Lindquist, now 21, said he always had plans of attending college, but said going on a mission helped him to see even greater value in education and make it more of a priority.

Cami Lindquist
Caden Lindquist and his wife (then girlfriend) Megan reunite in 2015 after Lindquist’s two-year mission for The Church of Jesus Christ of Latter-day Saints in the Buenos Aires Argentina Mission. Caden is one of many returned missionary freshmen students at BYU. (Cami Lindquist)

“Going on a mission has helped one thousand times more than I thought it would,” Lindquist, who studies pre-management, said. “It’s helped with everything, definitely school. It’s helped me to understand how to do work, how to work hard, to believe in myself.”

Lindquist said he has greater focus, goal-setting and prioritization skills since returning home from his mission, but he struggled using English again after speaking Spanish for two years.

“It’s been difficult getting back into writing papers,” Lindquist said. “But it’s really helped me in other classes to know how to read and how to do homework and write other papers.”

BYU graduate instructor Marissa Compton has taught Writing 150 to over 80 primarily freshmen students in the last year. Compton meets one-on-one with each of her students three times during the semester and reads their class journals, which helps her get to know her students on an individual level.

“Frequently, the returned missionaries have a better idea of how to study — both in terms of how to read and how to set goals,” Compton said.

Compton echoed Lindquist’s challenge of re-learning English, saying some of her students who had been serving foreign language missions seem to struggle adjusting to reading and writing in English.

“But on whole, they are more focused and they understand how to participate in the system a little better,” Compton said. “They’ve been trained on how to read a lot of the time. They can take the ways they’ve read the scriptures and apply it to other things, which is actually really cool for them.”

Compton also said since returned missionary freshmen do not all live in freshmen housing, their lifestyle and social life are a bit different than the “typical” 18-year-old freshman student’s.

“They’re less likely to be hanging out at Denny’s at three o’clock in the morning,” Compton said.

 A group of primarily freshmen students attend a Writing 150 class. Many returned missionary freshmen students demonstrate positive study habits and focus. (Maddi Dayton)

Licensed psychologist and University Advisement Center director Karen Evans, Ph.D., agrees many returned missionaries she has met with seem to have better study habits, goal-setting skills and focus than many “true freshmen.”

“They’ve learned how to study a little bit more and they’re more academically focused than the 18-year-old freshman has been,” Evans said.

Evans said these students often tend to take a goal-setting and planning approach to school when they return home, because they have spent two years creating weekly goals and learning personal accountability through reporting, .

But even with such a strong desire to persevere and succeed, Evans said many of these missionaries still are lost on the direction they want their hard work to lead them.

“A lot of times they come back even more undecided than when they left because their horizons have broadened,” Evans said. “They’ve learned about other kinds of jobs that are out there.”

Evans said when she asks many returned missionaries what kind of career they want they are often unsure.

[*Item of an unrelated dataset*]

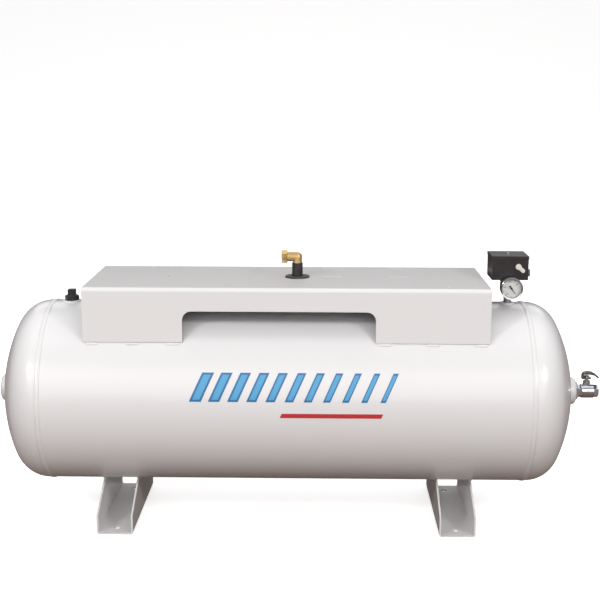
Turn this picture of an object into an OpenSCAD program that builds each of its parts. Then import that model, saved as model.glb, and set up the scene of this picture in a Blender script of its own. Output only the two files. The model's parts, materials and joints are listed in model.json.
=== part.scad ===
// Horizontal air receiver tank with its mounting platform, saddle feet and fittings.
// Millimetres. X runs along the tank, -Y is the front, +Z is up.
// The origin is on the floor, under the middle of the tank.

/* [Tank] */
// Outside diameter of the shell
tank_od = 508; // [430:1:620]
// Length from head tip to head tip
tank_len = 1604; // [1330:1:1950]
// Wall thickness of the shell and the heads
wall = 4.8; // [3:0.1:7]
// Straight flange of each head, up to its girth weld
head_flange = 12; // [6:1:40]
// Gap between the floor and the underside of the shell
ground_gap = 112; // [95:1:160]

/* [Feet] */
// Distance from the girth weld to the middle of the saddle foot
foot_inset = 190.6; // [130:0.1:260]
// Width of the foot channel, along the tank
foot_w = 100; // [80:1:130]
// Length of the foot channel, front to back
foot_len = 400; // [340:1:480]
// Height of the toe at each end of the foot
toe_h = 57; // [30:1:65]
// Width of the cradle where the foot meets the shell
cradle_w = 140; // [100:1:180]
// Diameter of the anchor holes
anchor_d = 17.5; // [12:0.5:22]
// Distance between the anchor holes of one foot, front to back
anchor_pitch = 316; // [270:1:330]

/* [Platform] */
// Distance from the girth weld to the end of the platform
platform_inset = 115.6; // [97:0.1:160]
// Outside width of the platform, front to back
platform_w = 372; // [340:1:390]
// Height of the platform's top face above the crown of the shell
platform_rise = 72; // [60:1:90]
// Thickness of the platform plate
plate_t = 4.8; // [3:0.1:7]
// Outside radius of the plate's bends
bend_r = 10; // [8:1:16]
// Depth of plate left above the skirt windows
window_drop = 63; // [50:1:75]
// Length of skirt left of the windows
window_left = 269; // [180:1:320]
// Length of skirt right of the windows
window_right = 307; // [180:1:320]
// Corner radius of the windows
window_r = 25; // [10:1:35]

/* [Machine mounts] */
// Pump bolt spacing along the tank
pump_pitch_x = 228; // [150:1:260]
// Pump bolt spacing front to back
pump_pitch_y = 152; // [100:1:160]
// Motor slot spacing along the tank
motor_pitch_x = 190.5; // [140:0.5:216]
// Motor slot spacing front to back
motor_pitch_y = 139.7; // [100:0.1:150]
// Length of each motor slot, end to end
slot_len = 60; // [30:1:70]
// Diameter of the machine bolt holes
bolt_hole_d = 11; // [9:0.5:13]

/* [Ports] */
// Distance from the girth weld to the service port
service_inset = 51.6; // [40:0.1:85]
// Distance from the girth weld to the control port
control_inset = 44.6; // [37:0.1:51]
// Inlet port, measured from the middle of the tank
inlet_x = 27; // [-60:1:60]
// Diameter of the discharge tube that the inlet takes
tube_d = 19.05; // [12:0.05:20]
// Diameter of the pressure gauge
gauge_d = 59; // [55:1:65]

/* [Hidden] */
$fn = 96;
tank_fn = 360;             // for the circles of the tank's own size

// Clearances
weld_gap = 0.2;    // between parts that are welded together
thread_gap = 0.1;  // radial, between a male and a female thread, both drawn plain
slip_gap = 0.05;   // radial, in a turning or sliding fit
cut = 1;           // how far a cutting shape passes the face that it cuts

// Pipe sizes, outside diameters
pipe_2_od = 60.3;
pipe_1_od = 33.4;
pipe_34_od = 26.7;
pipe_12_od = 21.3;
pipe_14_od = 13.7;
function male(od) = od - 2 * thread_gap;

// Tank
R = tank_od / 2;
ri = R - wall;
axis_h = ground_gap + R;
tank_top = axis_h + R;
crown_r = 0.9 * tank_od;    // the two arcs of a 2:1 head
knuckle_r = 0.17 * tank_od;
crown_drop = sqrt(pow(crown_r - knuckle_r, 2) - pow(R - knuckle_r, 2));
head_depth = crown_r - crown_drop;
knuckle_a = asin(crown_drop / (crown_r - knuckle_r));
shell_half = tank_len / 2 - head_depth - head_flange;
seam_w = 13;
seam_h = 2;
fillet = 6;

// Feet
foot_x = shell_half - foot_inset;
foot_t = 4.8;
foot_bend = 9;
cradle_z = axis_h - sqrt(R * R - pow(cradle_w / 2, 2));

// Platform
platform_half = shell_half - platform_inset;
platform_z = tank_top + platform_rise;
skirt_in = platform_w / 2 - plate_t;
skirt_z = axis_h + sqrt(R * R - skirt_in * skirt_in) + weld_gap;
window_z = platform_z - window_drop;
window_x0 = -platform_half + window_left;
window_x1 = platform_half - window_right;
pump_x = -221;
pump_y = 70;
motor_x = 221;
motor_y = 74;
guard_d = 9;
guard_y = platform_w / 2 - 22;
guard_x0 = -platform_half + 148;
guard_x1 = platform_half - 200;
starter_d = 9;
starter_pitch = 76;
starter_x = platform_half - 70;
starter_y = -platform_w / 2 + 38;
stitch_len = 42;
stitch_r = 6;

// Ports
port_rise = 3;             // a top coupling above the crown of the shell
port_z = tank_top + port_rise;
port_len = 30;
inch_od = 44.5;
control_od = 34;
head_port_od = 76;
head_port_rise = 17;
head_port_len = 38;
head_port_bevel = 4.5;
head_bead = 10;
head_port_x = tank_len / 2 + head_port_rise;
service_x = -(shell_half - service_inset);
control_x = shell_half - control_inset;

// Drain, a little behind the lowest line of the shell
drain_x = 0;
drain_y = 26.5;
drain_od = 22;
drain_rise = 2;
drain_z = axis_h - sqrt(R * R - drain_y * drain_y) - drain_rise;
drain_axis_z = drain_z - 9.5;
drain_key_y = drain_y + 37;

// Outlet ball valve, on the tank's axis
collar_len = 8;
valve_x0 = head_port_x + collar_len;
valve_ball_x = valve_x0 + 26;
valve_hex = 32;
valve_round_d = 40;
ball_r = 13;
water_d = 19;
cavity_d = 29;
cavity_half = 15;
seat_face = 8;
body_end_x = valve_x0 + 45;
valve_end_x = valve_x0 + 59;
outlet_depth = 13;
stem_d = 8;
packing_d = 14;
packing_z0 = 19;
boss_top = 25;
lever_z = 36;
lever_w = 16;
lever_t = 3;
lever_nut_h = 6;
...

She said they only know they want to continue serving others like they did on their missions, but aren’t quite sure how.

“Some missionaries come back and they’re so full of the spirit; all they can say is, ‘I just want to help people.’ But they don’t know what that means,” Evans said. “It’s this wonderful goal but it’s not concrete.”

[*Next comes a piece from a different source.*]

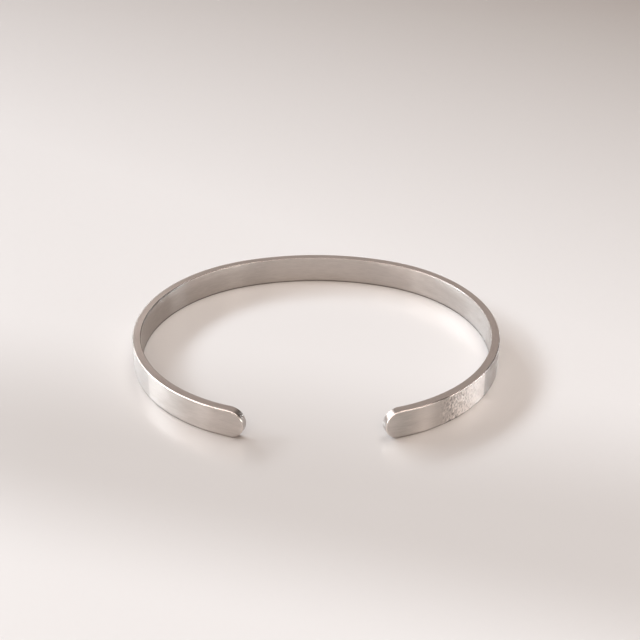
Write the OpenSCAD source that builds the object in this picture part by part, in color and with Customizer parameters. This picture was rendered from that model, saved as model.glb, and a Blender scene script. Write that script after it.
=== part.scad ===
// Open cuff bangle, bent from one flat bar of stainless steel with round tips.
// It lies on one edge of the bar. +Z is up, and the opening between the tips faces -Y.
// The origin is the middle of its box, on the surface that it rests on.

/* [Loop] */
// Width of the loop over the outside, from side to side
outer_width = 63; // [56:0.5:70]
// How much smaller the oval is from front to back than from side to side
depth_shortfall = 7.2; // [1:0.1:12]
// Straight stretch that the bending leaves at each end, before the round tip; more of it narrows the opening
end_straight = 0.55; // [0.05:0.05:5]

/* [Bar] */
// Height of the flat bar, which is the width of the cuff on the wrist
bar_height = 5; // [4:0.1:8]
// Thickness of the flat bar
bar_thickness = 1.4; // [1:0.1:2.4]
// Width of the bevel on the two edges of the outer face
outer_bevel = 0.18; // [0.05:0.01:0.4]
// Width of the bevel on the two edges of the inner face
inner_bevel = 0.1; // [0.05:0.01:0.3]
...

Evans said her job is to help students gain a skill in college that will allow them to help people in a practical way, such as providing healthcare, clean water or good stable jobs for others.

BYU academic and career advisor Kerry Hammock has spent hours working with both 18-year-old freshmen and returned missionary freshmen and doesn’t think their decision to serve necessarily makes a difference on how prepared they are to start college and choose a career.

“I think I’d probably see a little bit more focus among those who have been (on missions), or at least they know they should be focused. I don’t know if the focus is real, or if it’s an expectation of focus,” Hammock said. “I don’t know that they’re any more decided, but they know they need to be decided. They have a little bit more commitment to it perhaps.”

Hammock said there is one main trend he has seen among returned missionary freshmen: persistence.

“If they were strong missionaries, they knew that there were times that they didn’t want to do certain things, but they did them anyway,” Hammock said. “Certainly they do learn to sit down and pay attention and study in the mornings, but it may be some of the attitudes surrounding that study that’s impacting them greater.”

Hammock said that even with greater focus, goal-setting abilities and persistence, college is still a different experience for freshmen students regardless of if they’ve served a mission or not.